_Task prompt_: Return the material below in full and exactly.

(Object data in JSON)
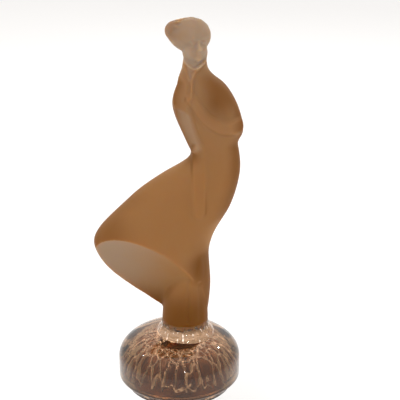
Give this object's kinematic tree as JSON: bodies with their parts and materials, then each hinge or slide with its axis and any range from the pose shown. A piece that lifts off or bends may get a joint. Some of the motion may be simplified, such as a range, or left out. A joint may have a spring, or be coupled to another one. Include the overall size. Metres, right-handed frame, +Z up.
{
  "type": "hood ornament",
  "caption": "Pressed-glass hood mascot: frosted figure in a wind-blown gown on a clear domed base, held by a cemented plate, stud, washers and wing nut.",
  "frame": {"origin": "centre of the hood's stud hole, level with the hood's outer face, where the underside of the foot gasket rests", "axes": "+Z up along the stud and the figure, -Y the way the figure faces, +X to the right of a viewer who faces it"},
  "size_m": [0.0775, 0.065, 0.2363],
  "materials": {
    "frosted_glass": "satin, acid-frosted peach glass",
    "clear_glass": "polished clear glass with a peach tint",
    "gasket_rubber": "matt brown rubber",
    "cement": "rough tan setting cement",
    "plate_brass": "dark, aged brass",
    "stud_steel": "zinc-plated steel",
    "cushion_rubber": "matt black rubber",
    "washer_steel": "zinc-plated steel",
    "spring_steel": "dark spring steel",
    "nut_brass": "cast brass"
  },
  "bodies": {
    "root": {"glass_figure": "frosted_glass", "glass_base": "clear_glass", "foot_gasket": "gasket_rubber", "plate_cement": "cement", "mounting_plate": "plate_brass", "threaded_stud": "stud_steel"},
    "washer_stack": {"cushion_washer": "cushion_rubber", "clamp_washer": "washer_steel", "spring_washer": "spring_steel"},
    "wing_nut": {"wing_nut": "nut_brass"}
  },
  "joints": [
    {"name": "stack_travel", "type": "slide", "parent": "root", "child": "washer_stack", "axis": [0, 0, -1], "range_m": [0, 0.0151]},
    {"name": "nut_spin", "type": "hinge", "parent": "washer_stack", "child": "wing_nut", "pos_m": [0, 0, -0.012], "axis": [0, 0, -1], "range_deg": [0, 4320]}
  ],
  "couplings": [
    {"joint": "stack_travel", "follows": "nut_spin", "m_per_rad": 0.00019894}
  ]
}
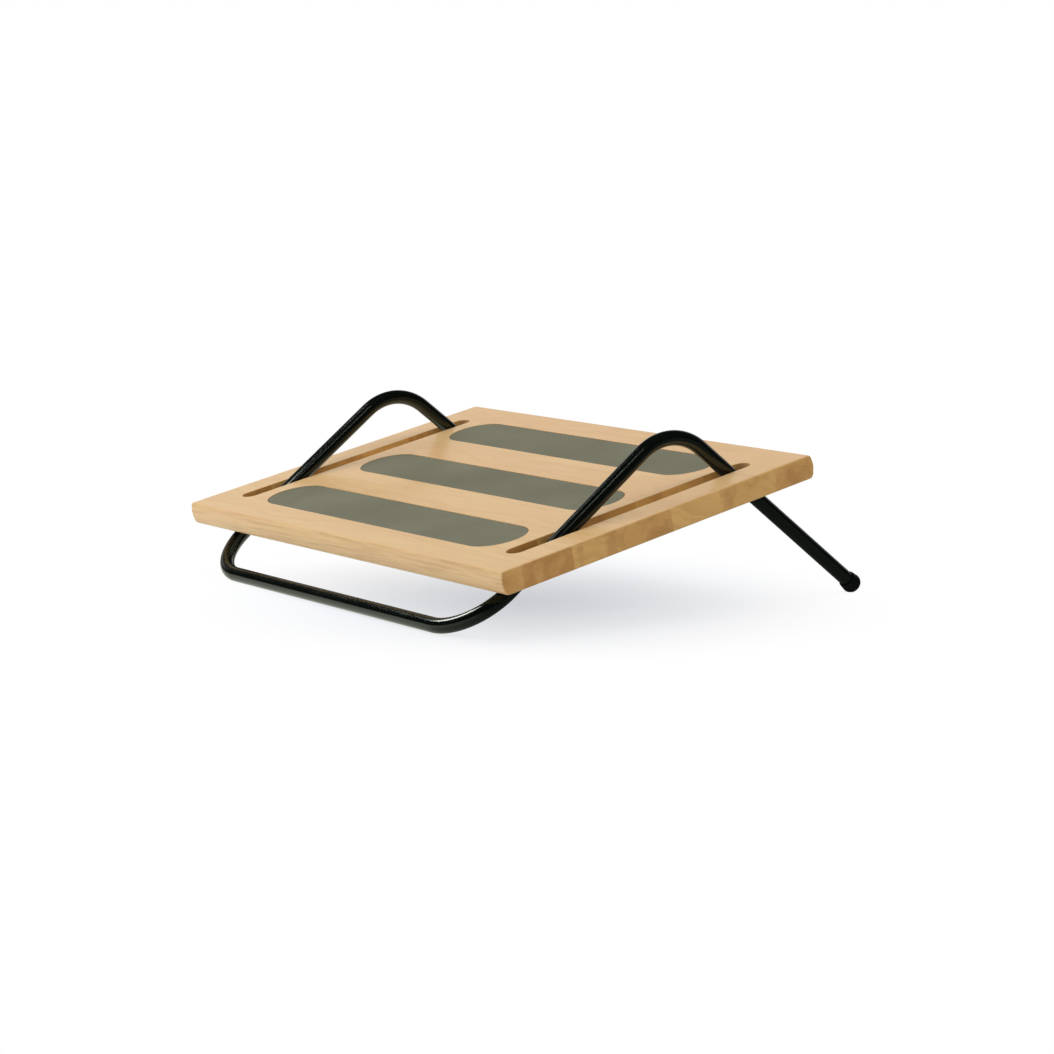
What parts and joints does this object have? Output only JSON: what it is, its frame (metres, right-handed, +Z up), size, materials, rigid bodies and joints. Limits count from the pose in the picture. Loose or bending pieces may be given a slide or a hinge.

_The output_:
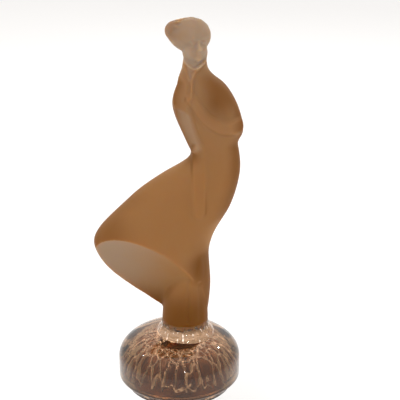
Give this object's kinematic tree as JSON: bodies with their parts and materials, then each hinge or slide with its axis and any range from the pose shown. A piece that lifts off or bends may get a joint. Some of the motion may be simplified, such as a range, or left out. A joint may have a spring, or be coupled to another one. Include the overall size. Metres, right-handed frame, +Z up.
{
  "type": "hood ornament",
  "caption": "Pressed-glass hood mascot: frosted figure in a wind-blown gown on a clear domed base, held by a cemented plate, stud, washers and wing nut.",
  "frame": {"origin": "centre of the hood's stud hole, level with the hood's outer face, where the underside of the foot gasket rests", "axes": "+Z up along the stud and the figure, -Y the way the figure faces, +X to the right of a viewer who faces it"},
  "size_m": [0.0775, 0.065, 0.2363],
  "materials": {
    "frosted_glass": "satin, acid-frosted peach glass",
    "clear_glass": "polished clear glass with a peach tint",
    "gasket_rubber": "matt brown rubber",
    "cement": "rough tan setting cement",
    "plate_brass": "dark, aged brass",
    "stud_steel": "zinc-plated steel",
    "cushion_rubber": "matt black rubber",
    "washer_steel": "zinc-plated steel",
    "spring_steel": "dark spring steel",
    "nut_brass": "cast brass"
  },
  "bodies": {
    "root": {"glass_figure": "frosted_glass", "glass_base": "clear_glass", "foot_gasket": "gasket_rubber", "plate_cement": "cement", "mounting_plate": "plate_brass", "threaded_stud": "stud_steel"},
    "washer_stack": {"cushion_washer": "cushion_rubber", "clamp_washer": "washer_steel", "spring_washer": "spring_steel"},
    "wing_nut": {"wing_nut": "nut_brass"}
  },
  "joints": [
    {"name": "stack_travel", "type": "slide", "parent": "root", "child": "washer_stack", "axis": [0, 0, -1], "range_m": [0, 0.0151]},
    {"name": "nut_spin", "type": "hinge", "parent": "washer_stack", "child": "wing_nut", "pos_m": [0, 0, -0.012], "axis": [0, 0, -1], "range_deg": [0, 4320]}
  ],
  "couplings": [
    {"joint": "stack_travel", "follows": "nut_spin", "m_per_rad": 0.00019894}
  ]
}
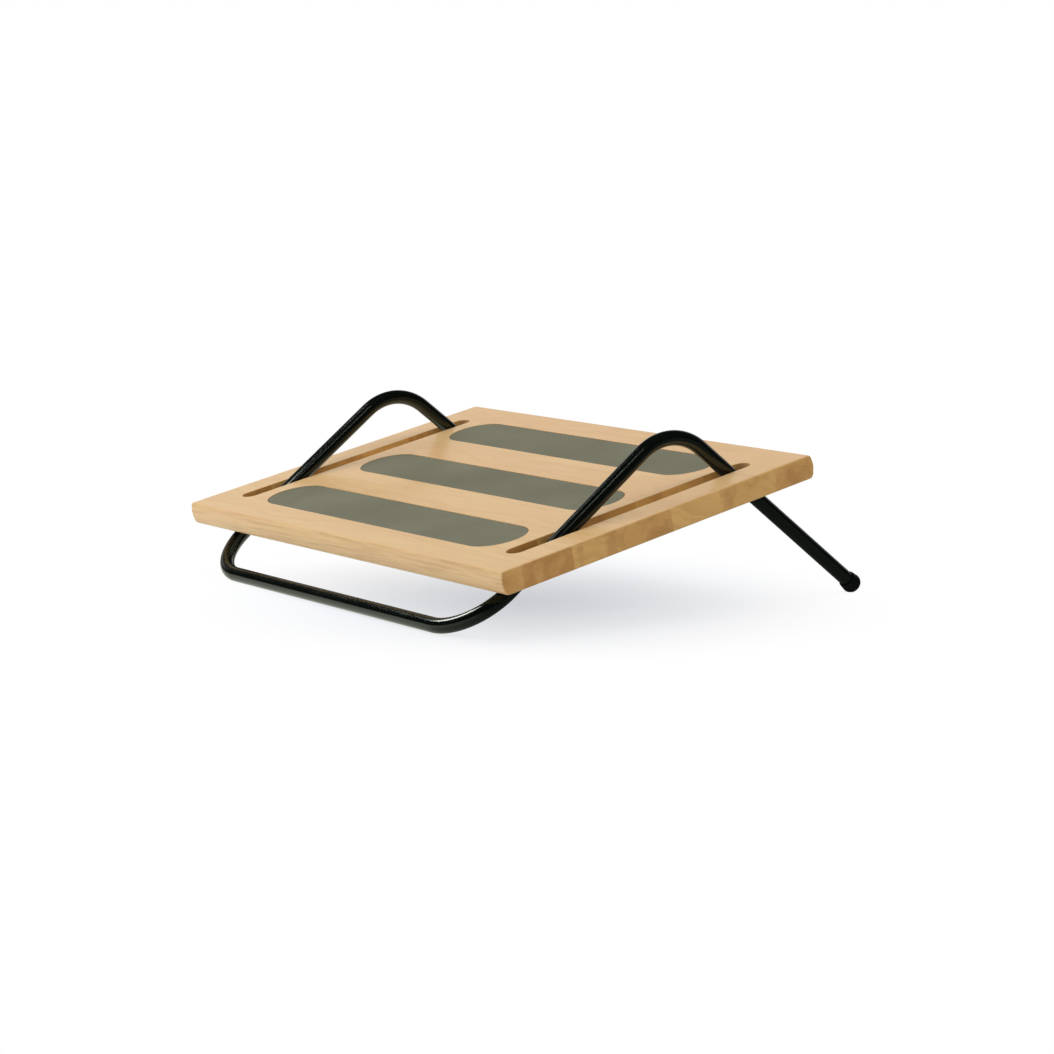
What parts and joints does this object have? Output only JSON: what it is, its frame (metres, right-handed, +Z up), size, materials, rigid bodies and joints. Limits count from the pose in the picture. Loose or bending pieces may be given a slide or a hinge.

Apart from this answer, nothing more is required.